Sacar fuerzas de flaqueza para huir del oportunismo político, es un acto heroico en tiempos de combates estériles por una verdad ideológica que ya no existe. Correr para luchar contra el olvido, tal vez sea la mejor forma de dignificar la memoria de los grandes sacrificados de la historia.

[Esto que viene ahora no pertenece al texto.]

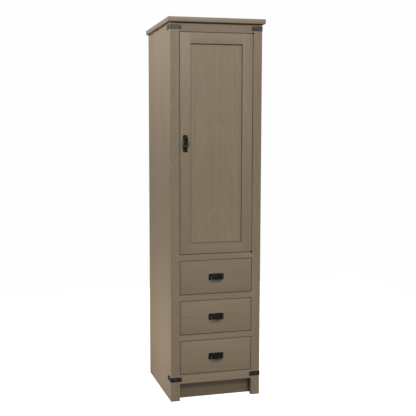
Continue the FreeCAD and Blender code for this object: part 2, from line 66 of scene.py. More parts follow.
MM = 0.001
X, Y, Z = Vector((1, 0, 0)), Vector((0, 1, 0)), Vector((0, 0, 1))
DRAWERS = (1, 2, 3)

joints = {joint["name"]: joint for joint in frame["joints"]}
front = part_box("stile_left")[0].y          # the plane of the face frame, door and drawer fronts


# ---------------------------------------------------------------- node trees


class Net:
    """A node tree with short ways to add to it; a value is a number or another node's socket."""

    def __init__(self, tree):
        self.tree = tree

    def node(self, kind, inputs=None, **settings):
        """A new shader node with its settings made and its inputs fed."""
        item = self.tree.nodes.new("ShaderNode" + kind)
        for name, value in settings.items():
            setattr(item, name, value)
        for name, value in (inputs or {}).items():
            self.feed(item.inputs[name], value)
        return item

    def feed(self, socket, value):
        """Give a socket its value, or link another node's socket to it."""
        if isinstance(value, bpy.types.NodeSocket):
            self.tree.links.new(value, socket)
        else:
            socket.default_value = value

    def calc(self, operation, *values):
        """One sum on numbers, by the name of the Math node's operation."""
        return self.node("Math", dict(enumerate(values)), operation=operation).outputs[0]

    def total(self, *values):
        """All the values added up."""
        sum_so_far = values[0]
        for value in values[1:]:
            sum_so_far = self.calc("ADD", sum_so_far, value)
        return sum_so_far

    def scaled(self, vector, scale):
        """A vector times a scale of its own along each axis."""
        return self.node("VectorMath", {0: vector, 1: scale}, operation="MULTIPLY").outputs[0]

    def split(self, vector):
        """The x, y and z of a vector."""
        return self.node("SeparateXYZ", {0: vector}).outputs

    def join(self, x, y, z):
        """A vector from its x, y and z."""
        return self.node("CombineXYZ", {0: x, 1: y, 2: z}).outputs[0]

    def clouds(self, vector, detail=2.0, roughness=0.5):
        """Soft noise round 0, from about -0.5 to 0.5, one wave to a unit of the vector."""
        item = self.node("TexNoise", {"Vector": vector, "Scale": 1.0, "Detail": detail,
                                      "Roughness": roughness})
        return self.calc("SUBTRACT", item.outputs["Fac"], 0.5)

    def between(self, value, low, high, out_low=0.0, out_high=1.0):
        """A smooth step as value goes from low to high."""
        return self.node("MapRange", {"Value": value, "From Min": low, "From Max": high,
                                      "To Min": out_low, "To Max": out_high},
                         interpolation_type="SMOOTHSTEP").outputs["Result"]

    def chance(self, number):
        """Three random numbers from 0 to 1 for each whole number."""
        item = self.node("TexWhiteNoise", {"W": number}, noise_dimensions="1D")
        return self.node("SeparateColor", {0: item.outputs["Color"]}).outputs

    def shade(self, amount, *colours):
        """A blend through colours, evenly spaced, as amount goes from 0 to 1."""
        ramp = self.node("ValToRGB", {0: amount})
        stops = ramp.color_ramp.elements
        while len(stops) < len(colours):
            stops.new(0.5)
        for number, (stop, colour) in enumerate(zip(stops, colours)):
            stop.position = number / (len(colours) - 1)
            stop.color = (*colour, 1)
        return ramp.outputs[0]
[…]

El martirio inimaginable de Domingo López Torres en la prisión de Fyffes (antiguo almacén de plátanos) es tan inasumible como la memoria de mi abuelo, soldado del bando nacional que no era más que un chico de 22 años asustado, con una escopeta en las manos y HERMANO generacional del socialista y poeta Domingo López Torres. La guerra entre hermanos de un mismo país debería estar finalmente prohibida por algún poder todavía no inventado. Habría que blindar el derecho a la paz, aunque este planeta existiera como el absurdo que es, durante siglos y siglos.
El socialismo y el cristianismo son las dos orillas espirituales en las que siento real mi simpatía por el mundo, renaciendo como ser humano completo. Pero tanto el socialismo como el cristianismo forman parte de una larga y aberrante historia llena de odios encontrados, cuando ambos idearios deberían, en esencia, estar muy lejos de sus moralmente esperpénticos intereses de otra índole, relacionada con detestables élites y juegos de poder que no parecen tener intención de abandonar su asquerosa red de alcantarillado sin depurar.
Domingo López Torres fue un socialista de Santa Cruz, un chico de mirada triste, algo tímido, poeta y ensayista que vivió el fragor de los años 30 del siglo pasado, en el que las fuerzas vivas de la cultura y el arte de Tenerife se desplazaron hacia Santa Cruz, en detrimento de La Laguna, que iba perdiendo influencia. El florecimiento cultural vinculado al auge de una burguesía mercantil, que se instala en las capitales de provincia con puerto de mar. En esta nueva realidad, que aspira acabar con el provincianismo para desarrollar otras actividades propias de la vida urbana, surgen unos jóvenes entre los que se encontraba Domingo López Torres, el benjamín de un grupo compuesto por figuras trascendentales como su tocayo Domingo Pérez Minik, Pedro García Cabrera o Eduardo Westerdhal, entre otros. Jóvenes hechos a sí mismos, autodidactas y utópicos, geniales en su desparpajo y en su forma de contestación social profundamente argumentada, bajo unos presupuestos intelectuales de alta vanguardia. Ellos estaban solos en medio de las dunas interminables de un desierto de ignorancia, y son parte de una historia cultural que siempre luchó contra el olvido.
Domingo López Torres fue un poeta y ensayista que nació en la bella ciudad de Santa Cruz de Tenerife en 1910, siendo asesinado el 2 de febrero de 1937. Era invierno, el mar de Canarias es Atlántico puro, frío y profundo, y entre Tenerife y Gran Canaria y desde un barco prisión, arrojaron a Domingo al mar. Lo ataron de pies y manos y lo metieron en un saco. Lo lanzaron vivo al fondo del océano. Domingo quedó en el olvido del silencio, en el fondo del mar en el que solo hay nada hecha de oscuridad y peces. Antes de esta espeluznante brutalidad, Domingo escribió en su reclusión como prisionero en Fyffes una pequeña obra poética Lo imprevisto,que da inicio al final de su vida desde una perspectiva de confinamiento emocional. Lo imprevisto y sus versos que sobrecogen: que profundo correr por mares de silencio, como imaginando la inmediatez de su muerte y el mito de su figura eterna y dispersa, en el conjunto de una obra, la suya, que tanto ha costado reunir tras varias décadas desde la desaparición del poeta. Hay una angustia de cristal en su escritura de prisionero acechado por el constante sudor frío del matadero, y unas ilustraciones de esencia surrealista que acompañan a los versos de Lo imprevisto. Las ilustraciones son de Luis Ortiz Rosales, compañero de presidio, surrealista y falangista, asesinado como Domingo, durante la guerra civil.